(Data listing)
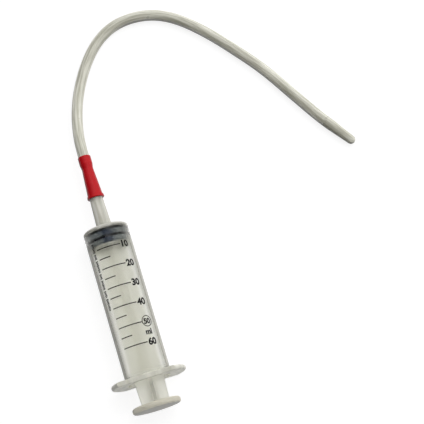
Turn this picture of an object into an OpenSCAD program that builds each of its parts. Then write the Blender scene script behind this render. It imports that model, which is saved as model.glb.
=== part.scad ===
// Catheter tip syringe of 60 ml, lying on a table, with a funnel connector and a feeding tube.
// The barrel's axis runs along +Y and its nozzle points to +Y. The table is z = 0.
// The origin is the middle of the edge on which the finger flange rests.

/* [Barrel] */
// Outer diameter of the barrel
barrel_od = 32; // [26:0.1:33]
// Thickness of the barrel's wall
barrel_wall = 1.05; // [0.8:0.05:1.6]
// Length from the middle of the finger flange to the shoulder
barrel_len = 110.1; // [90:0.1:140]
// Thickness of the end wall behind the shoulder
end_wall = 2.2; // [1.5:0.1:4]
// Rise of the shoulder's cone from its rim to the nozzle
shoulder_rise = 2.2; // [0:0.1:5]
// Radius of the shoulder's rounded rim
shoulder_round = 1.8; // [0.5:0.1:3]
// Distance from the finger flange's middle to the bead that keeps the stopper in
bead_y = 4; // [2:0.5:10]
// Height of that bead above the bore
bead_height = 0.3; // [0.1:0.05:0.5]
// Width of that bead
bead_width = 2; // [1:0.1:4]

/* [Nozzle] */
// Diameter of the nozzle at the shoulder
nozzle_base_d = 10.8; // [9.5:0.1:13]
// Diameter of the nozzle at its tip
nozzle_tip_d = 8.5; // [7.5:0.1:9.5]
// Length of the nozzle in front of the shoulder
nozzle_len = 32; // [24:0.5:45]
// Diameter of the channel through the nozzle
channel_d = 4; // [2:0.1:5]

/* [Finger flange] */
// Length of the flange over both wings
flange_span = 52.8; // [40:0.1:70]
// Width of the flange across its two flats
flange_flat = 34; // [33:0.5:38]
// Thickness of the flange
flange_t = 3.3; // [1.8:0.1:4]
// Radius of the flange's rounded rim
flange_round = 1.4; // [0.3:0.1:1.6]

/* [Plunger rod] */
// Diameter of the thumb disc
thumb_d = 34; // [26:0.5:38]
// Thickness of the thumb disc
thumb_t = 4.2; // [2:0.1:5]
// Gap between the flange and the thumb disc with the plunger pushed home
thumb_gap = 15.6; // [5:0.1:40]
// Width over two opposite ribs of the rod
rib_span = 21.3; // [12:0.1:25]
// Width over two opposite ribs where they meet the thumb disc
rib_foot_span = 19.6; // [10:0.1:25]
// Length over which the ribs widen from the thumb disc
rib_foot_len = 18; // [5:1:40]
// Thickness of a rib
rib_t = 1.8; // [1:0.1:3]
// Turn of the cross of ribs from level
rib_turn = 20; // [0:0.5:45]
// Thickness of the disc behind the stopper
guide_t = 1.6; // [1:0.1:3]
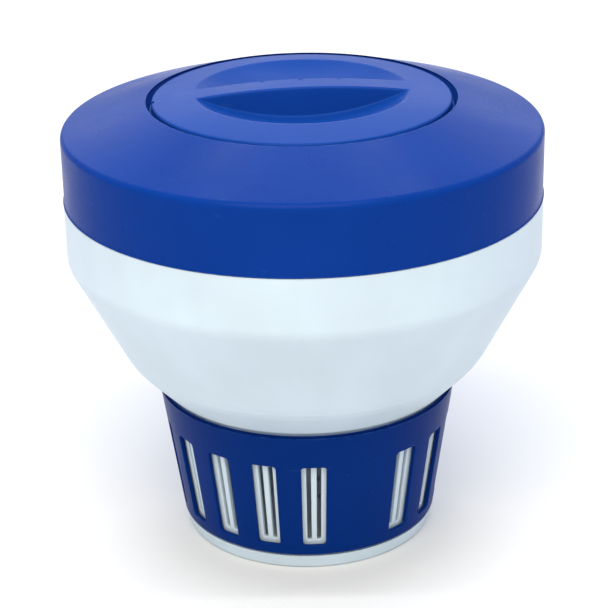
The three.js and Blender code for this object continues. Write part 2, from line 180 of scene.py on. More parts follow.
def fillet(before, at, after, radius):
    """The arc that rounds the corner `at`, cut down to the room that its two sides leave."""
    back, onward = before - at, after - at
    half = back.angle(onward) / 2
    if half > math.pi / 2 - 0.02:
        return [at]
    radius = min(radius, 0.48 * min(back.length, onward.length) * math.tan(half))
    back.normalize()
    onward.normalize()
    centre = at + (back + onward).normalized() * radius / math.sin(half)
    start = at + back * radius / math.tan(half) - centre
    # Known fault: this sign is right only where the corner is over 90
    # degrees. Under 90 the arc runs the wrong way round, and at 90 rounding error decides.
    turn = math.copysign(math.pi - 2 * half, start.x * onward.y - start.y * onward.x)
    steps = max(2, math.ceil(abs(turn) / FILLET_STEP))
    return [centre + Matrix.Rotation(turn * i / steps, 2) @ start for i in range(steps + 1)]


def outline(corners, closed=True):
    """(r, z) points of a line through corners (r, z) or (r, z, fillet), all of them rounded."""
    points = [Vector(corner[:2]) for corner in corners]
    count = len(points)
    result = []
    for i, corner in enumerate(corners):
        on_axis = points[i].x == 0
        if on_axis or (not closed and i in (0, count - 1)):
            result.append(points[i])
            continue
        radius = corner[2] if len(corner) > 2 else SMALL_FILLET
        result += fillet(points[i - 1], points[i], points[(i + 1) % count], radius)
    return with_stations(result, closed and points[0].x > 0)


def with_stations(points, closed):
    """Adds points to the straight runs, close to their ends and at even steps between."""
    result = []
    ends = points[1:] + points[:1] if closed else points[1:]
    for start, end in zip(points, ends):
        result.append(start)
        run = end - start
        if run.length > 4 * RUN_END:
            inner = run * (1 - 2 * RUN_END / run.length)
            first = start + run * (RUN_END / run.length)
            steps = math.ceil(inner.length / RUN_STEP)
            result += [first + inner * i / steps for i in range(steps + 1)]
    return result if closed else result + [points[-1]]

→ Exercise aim
Note how many lines in the listing above hold the string "scene", then give only that figure.

→ Correct output
2